2. Microstructure. The most susceptible alloys contain clusters of alpha grains that have small misorientations between them (microtexture).
3. The duration of the dwell and the loading during the dwell. The application of a constant load between stress cycles can dramatically reduce the fatigue life of the specimen.
4. Creep. One of the most remarkable features about Ti alloys is their ability to creep at room temperature, a phenomenon known since 1949 but not explained. It is now recognised that creep is a key aspect of cold dwell fatigue because it leads to stress redistribution and concentration, which is necessary for crack nucleation.
5. Fracture morphology. The crack initiates below the surface of the specimen and consists of facets almost parallel to the basal plane of the alpha phase. The normal to these facets is along the stress axis. The surfaces of a dwell fatigue crack are always much closer to maximum normal stress than to a maximum shear stress as one would have with ordinary fatigue cracks.
Crystal plasticity models have been applied to cold dwell fatigue . These models use experimentally determined constitutive relations that determine the elastic anisoptropy and the anisotropy of slip in the alpha phase, and they also account for the role of creep in redistributing the load onto grains where there are no slip systems activated to relax the stress and hence a crack is nucleated.
A fundamental approach to the problem of cold dwell fatigue involves the following questions:
1. What determines the temperature dependence of of the critical resolved shear stress (CRSS) of prism, basal and c+a slip in the alpha phase? A recent computational study  compared DFT simulations of elastic constants and gamma surfaces of basal and prismatic planes with empirical models and tight binding models. This work highlighted the failures of empirical models, and it also revealed that DFT simulations using pseudopotentials (in contrast to all electron calculations) failed to get the shear elastic constants right. Getting the elastic constants and gamma surfaces right is a necessary requisite for predicting core structures of dislocations. To understand the temperature dependencies of the CRSS on the three observed slip planes it will be necessary to simulate core structures and kink energetics , and for that more reliable, simpler models of interatomic forces will be needed.

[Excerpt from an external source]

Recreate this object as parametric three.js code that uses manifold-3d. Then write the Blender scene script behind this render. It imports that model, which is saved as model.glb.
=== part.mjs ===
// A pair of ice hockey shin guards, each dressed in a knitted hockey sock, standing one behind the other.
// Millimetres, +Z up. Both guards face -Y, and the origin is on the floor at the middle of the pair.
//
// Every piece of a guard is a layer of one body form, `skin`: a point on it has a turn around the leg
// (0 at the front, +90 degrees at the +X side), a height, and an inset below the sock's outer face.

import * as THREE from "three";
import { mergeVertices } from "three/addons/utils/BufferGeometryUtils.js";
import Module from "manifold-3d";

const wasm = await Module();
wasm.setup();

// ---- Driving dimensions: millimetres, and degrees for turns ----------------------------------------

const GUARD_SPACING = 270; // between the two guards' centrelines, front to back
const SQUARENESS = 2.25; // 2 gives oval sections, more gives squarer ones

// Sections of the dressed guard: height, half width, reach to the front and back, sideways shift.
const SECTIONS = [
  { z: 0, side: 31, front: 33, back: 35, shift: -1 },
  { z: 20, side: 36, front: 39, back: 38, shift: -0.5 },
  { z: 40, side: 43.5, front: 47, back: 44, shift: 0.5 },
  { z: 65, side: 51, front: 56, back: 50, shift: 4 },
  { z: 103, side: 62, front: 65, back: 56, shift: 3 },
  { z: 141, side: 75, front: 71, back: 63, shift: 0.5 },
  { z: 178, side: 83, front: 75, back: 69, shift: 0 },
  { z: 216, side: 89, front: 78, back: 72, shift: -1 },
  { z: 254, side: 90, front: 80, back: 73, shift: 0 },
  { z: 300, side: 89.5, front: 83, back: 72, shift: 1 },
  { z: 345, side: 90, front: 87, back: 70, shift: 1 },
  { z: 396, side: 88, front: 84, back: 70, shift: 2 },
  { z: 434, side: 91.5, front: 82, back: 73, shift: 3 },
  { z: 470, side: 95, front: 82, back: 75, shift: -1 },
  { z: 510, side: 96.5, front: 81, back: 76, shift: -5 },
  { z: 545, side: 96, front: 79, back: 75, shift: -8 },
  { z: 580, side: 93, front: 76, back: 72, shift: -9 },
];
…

2. How does Ti creep at room temperature? It has been known since 1949 that Ti will creep at temperatures below 20% of the melting point. This is very unusual in any crystalline material. It is also found that the activation energy for creep is around a quarter of the activation energy for self-diffusion. This suggests a possible extrinsic mechanism involving substitutional impurities such as Co, Fe and Ni, which may become interstitial defects creating Frenkel pairs and hence vacancies that are then available for diffusion. Indeed experiments  carried out on ultrapure Ti and nominally pure Ti (containing ppm of Fe) showed dramatically different activation energies for diffusion. There is a need here to model accurately the energetics of intrinsic and extrinsic diffusion in alpha titanium, to compare with these accurate experimental measurements.
3. Why does the addition of Mo suppress cold dwell fatigue? One possible explanation is that it increases the volume fraction of beta phase, thus reducing the volume fraction occupied by the alpha phase. Another possible explanation is that Mo forms complexes with the vacancies created extrinsically by the Fe, Co and Ni impurities becoming interstitial defects. In that case creep would be suppressed because diffusion could no longer take place at such low temperatures, and hence the stress redistribution necessary for cold dwell fatigue would not occur. Again there is a need for accurate simulations to model such complexes and their energetics.
4. Why does raising the temperature to only 200C suppress cold dwell fatigue? This is presumably a result of some mechanism relieving stress concentrations at grain boundaries that would otherwise result in crack nucleation. The fact that it is only a 200C temperature rise that is required indicates that it is probably related to a diffusional relaxation mechanism enabling slip transmission or some accommodation mechanism at the grain boundaries. Here there is a need for molecular dynamics simulations of pile-ups at grain boundaries as a function of temperature.